17.4 Notices. All notices required or permitted under this Agreement will be in writing, will reference this Agreement, and will be deemed given: (i) when delivered personally; (ii)one (1) business day after deposit with a nationally-recognized express courier, with written confirmation of receipt; (iii) three (3) business days after having been sent by registered or certified mail, return receipt requested, postage prepaid; or (iv) twenty-four (24) hours after having been sent via electronic mail to the contact person at the address listed in each instance on Key Agreement Terms page unless a Party notifies the other Party in writing of a change to the contact person and/or the contact person’s contact information. All such notices will be sent to the addresses set forth above or to such other address as may be specified by either Party to the other Party in accordance with this Section.

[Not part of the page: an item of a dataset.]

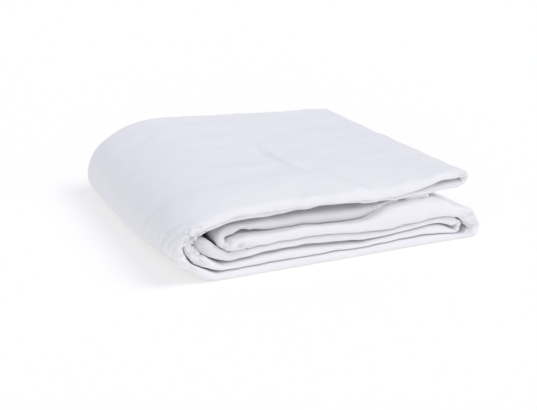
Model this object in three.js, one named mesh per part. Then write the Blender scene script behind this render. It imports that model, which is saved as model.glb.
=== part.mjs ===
// A cotton flat sheet, folded to a nearly square bundle and lying on a surface.
//
// The sheet is about 2.7 m wide and 2.5 m long. It is folded in half three times across its width,
// which makes a long strip of eight plies with soft closed edges at the front. The strip is then
// folded in half three times along its length, so that it lies back and forth in eight layers.
// Each layer here is the eight plies together. Four folds nest inside each other on the left. On the
// right one fold closes the upper flap, two nest in the lower layers, and both hemmed ends lie open.
//
// Sizes are in millimetres. X runs along the front, Y from the front to the back, and Z is up.

import * as THREE from "three";

// A table written as lines of text: the first line names the columns, and the first column the rows.
function table(head, ...lines) {
  const names = head.split(/ +/).slice(1);
  return Object.fromEntries(
    lines.map((line) => {
      const [name, ...values] = line.split(/ +/);
      return [name, Object.fromEntries(names.map((key, i) => [key, Number(values[i])]))];
    }),
  );
}

const DEPTH = 335; // front edge to back edge, an eighth of the sheet's width
const AIR = 1.3; // gap between neighbouring layers
const FREE_END = 252; // where the sheet's hemmed ends lie, measured from the front left corner
const EDGE_ROUNDING = 0.45; // share of a layer's thickness that is left right at its soft edges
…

17.5 Waiver. The failure by either Party to enforce any provision of this Agreement will not constitute a waiver of future enforcement of that or any other provision. The waiver of any such right or provision will be effective only if in writing and signed by a duly authorized representative of each Party.

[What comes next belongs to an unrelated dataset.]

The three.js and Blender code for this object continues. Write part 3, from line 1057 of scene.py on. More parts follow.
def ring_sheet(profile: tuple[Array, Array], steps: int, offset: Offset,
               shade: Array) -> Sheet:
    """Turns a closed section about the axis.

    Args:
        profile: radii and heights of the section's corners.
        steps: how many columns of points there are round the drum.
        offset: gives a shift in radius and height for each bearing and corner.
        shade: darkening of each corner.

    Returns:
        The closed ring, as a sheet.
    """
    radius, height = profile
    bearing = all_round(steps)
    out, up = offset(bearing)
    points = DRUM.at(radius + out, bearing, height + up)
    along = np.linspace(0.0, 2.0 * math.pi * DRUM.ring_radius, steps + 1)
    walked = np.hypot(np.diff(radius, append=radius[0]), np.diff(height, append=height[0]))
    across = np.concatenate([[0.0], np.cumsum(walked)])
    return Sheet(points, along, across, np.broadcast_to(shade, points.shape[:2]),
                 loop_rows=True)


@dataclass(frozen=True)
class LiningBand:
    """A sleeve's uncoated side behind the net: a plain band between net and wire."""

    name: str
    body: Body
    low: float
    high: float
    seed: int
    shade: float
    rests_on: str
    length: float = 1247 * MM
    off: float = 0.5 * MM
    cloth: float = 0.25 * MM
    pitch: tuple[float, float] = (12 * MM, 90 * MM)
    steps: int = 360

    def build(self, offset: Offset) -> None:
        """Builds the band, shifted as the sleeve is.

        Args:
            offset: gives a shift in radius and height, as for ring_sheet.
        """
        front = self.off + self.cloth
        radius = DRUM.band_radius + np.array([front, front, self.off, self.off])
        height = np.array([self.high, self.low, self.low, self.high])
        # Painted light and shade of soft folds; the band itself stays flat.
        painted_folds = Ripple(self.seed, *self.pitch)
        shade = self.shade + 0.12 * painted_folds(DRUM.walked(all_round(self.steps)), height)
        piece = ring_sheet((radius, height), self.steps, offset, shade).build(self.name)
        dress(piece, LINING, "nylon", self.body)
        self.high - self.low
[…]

17.6 Entire Agreement. This Agreement, constitutes the complete and exclusive agreement of the Parties with respect to its subject matter and supersedes all prior understandings and agreements, whether written or oral, with respect to its subject matter. Any waiver, modification or amendment of any provision of this Agreement will be effective only if in writing and signed by the Parties hereto.
17.7 Force Majeure. Neither Party will be responsible for any failure or delay in its performance under this Agreement due to causes beyond its reasonable control, including, but not limited to, labor disputes, strikes, lockouts, shortages of or inability to obtain labor, energy, raw materials or supplies, war, acts of terror, riot, acts of God or governmental action.